The quintessential Houston Rodeo, with rides, games, and food galore! Where else can you get everything deep-fried? 

The Junction

This kid-friendly area, located outside at the east end of NRG Park, has lots of activities for the whole family – exhibits are free unless otherwise noted.

• Fun on the Farm: This free exhibit is run by volunteers and gives kids a chance to experience farm chores such as “milking a cow” (not a real cow), gathering eggs, planting, harvesting crops, and feeding pretend chickens. As you exit the farm, the children get a token to spend on a treat at the General Store. Finally, they pass by “Goat Mountain,” where real goats frolic on a small fenced-in hill. Open 10 a.m.-7 p.m.

• The Junction Carnival: This kid-friendly carnival area opens at 11 a.m. Monday-Friday, and 10 a.m. on weekends, and stays open until midnight.

• Mutton Bustin’: Kids ages 5-6 can try their hand at Mutton Bustin’ inside the Junction. While riding inside NRG Stadium requires advance registration for a chance to participate, The Junction is run on a first come, first served basis. Open from 11 a.m.-7 p.m., with a performance every hour, on the hour. Parents register upon arrival, and the cost is $20 per ride. Riders must not exceed 55 pounds.

• Pig Races: Groups of energetic piglets race every day at 11:30 a.m., 12:30 p.m., 1:30 p.m., 3:30 p.m., 4:30 p.m., 5:30 p.m., and 6:30 p.m. Watching the race is free.

• Extreme Dogs: Talented pups perform tricks and stunts every day at 11 a.m., 1 p.m., 4 p.m., and 6 p.m. Watching the performance is free.


Located in Hall A of NRG Center, Agventure exhibits are free and open daily from 9 a.m.-9 p.m. 

• We’re Small Y’all Barn: See and touch adorable miniature horses and donkeys and learn more about how their tininess came to be. 
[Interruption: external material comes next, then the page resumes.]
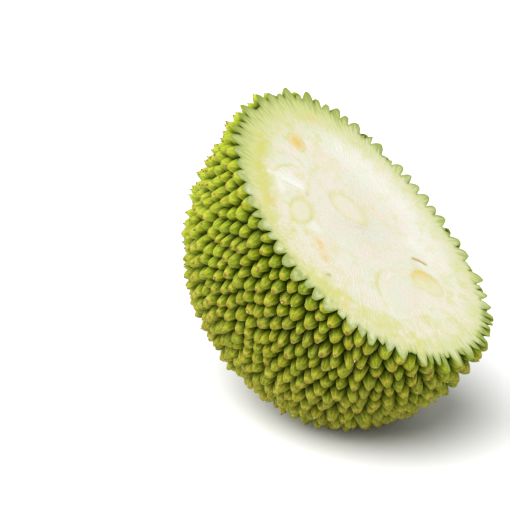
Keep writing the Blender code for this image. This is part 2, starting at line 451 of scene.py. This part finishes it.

• Petting Zoo: Have a hands-on experience with those furry faces. For $2, visitors can purchase food to feed goats, pigs, lambs, and more. 

• Other Agventure sites include: the honeybee exhibit, birthing center, breed row, fisheries, horticulture exhibit, poultry, rabbits, and pony rides.

Editor’s note: Times, dates, and prices are subject to change – check for updates. Yee-haw, y’all!